I'm not interested in pop culture; I'm interested in being a better developer, and that requires a highly critical process of evaluating my practice. It's not enough if something works once, I want to know why it was effective there, and when I can use it. I want to try practices like TDD just to see how they affect the design, and then decide if I like that force. I'll use hexagonal architecture on side projects just to see how it helps, and if it's worthwhile. In short, I want to continue to study the art of software development rather than trusting emotion-laden blog posts with something as serious as my skill.

I don't believe Rails is so special it warrants revisiting all of the lessons from the past we've learned about modularity, small interfaces, and abstraction. It's just a framework.

1 comments

Rails isn't special. The debate is about the price of decoupling.

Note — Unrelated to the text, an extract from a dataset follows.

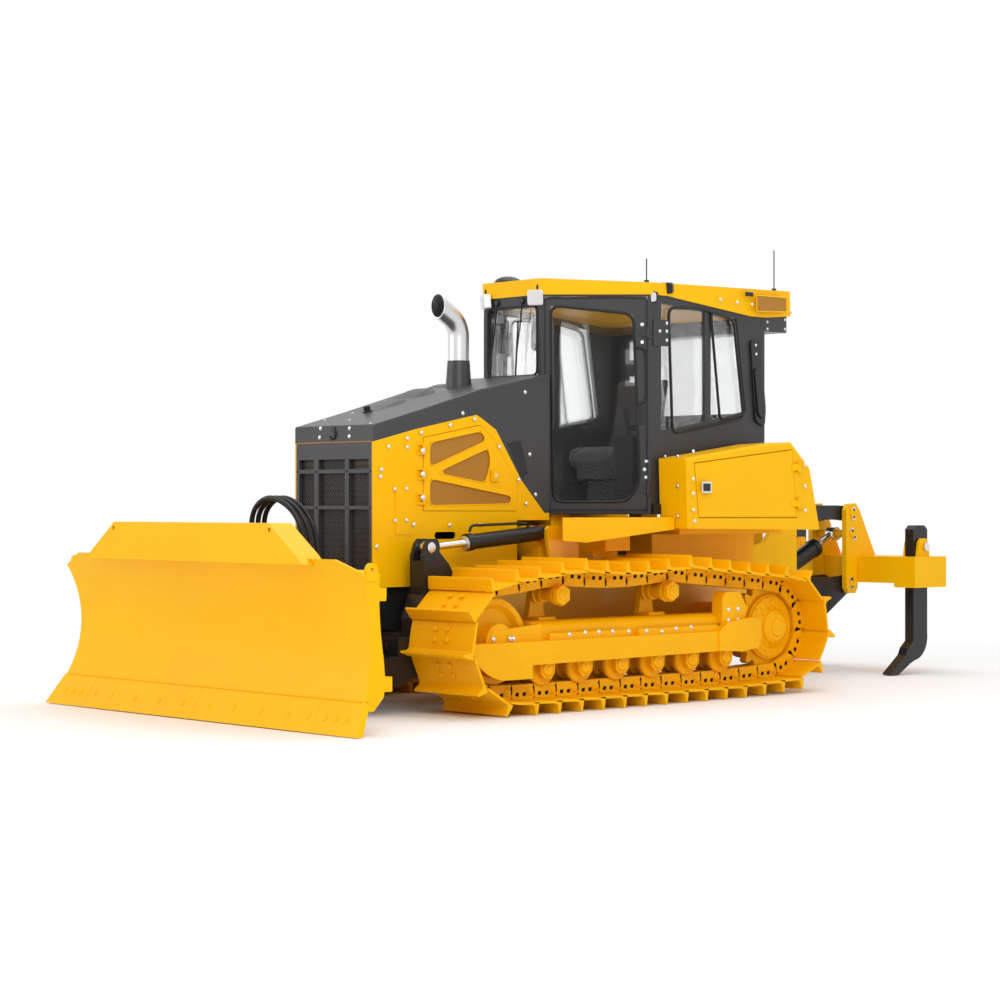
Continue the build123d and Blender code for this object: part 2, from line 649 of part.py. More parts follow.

Many codebases don't heavily decouple from their frameworks unless they have a good reason to do so, as they lose the productivity benefits of the framework in the process. The framework you choose to tightly couple against should be your flex point -- you don't have to design your own!

The level of tradeoff depends about the framework in question. I can recall a moderate-sized project where we bound against Hibernate ORM for a couple of years and eventually had to switch to MyBatis for a variety of reasons. But since we were using JPA annotations mostly, the coupling wasn't so tight to make the switch all that hard or brittle.

There are times where Hexagonal architecture makes total sense (immature frameworks, shifting dependencies, etc.) , and times where it doesn't at least for certain "ports" (you're building a moderately complex Rails/AR app, why bother isolating AR).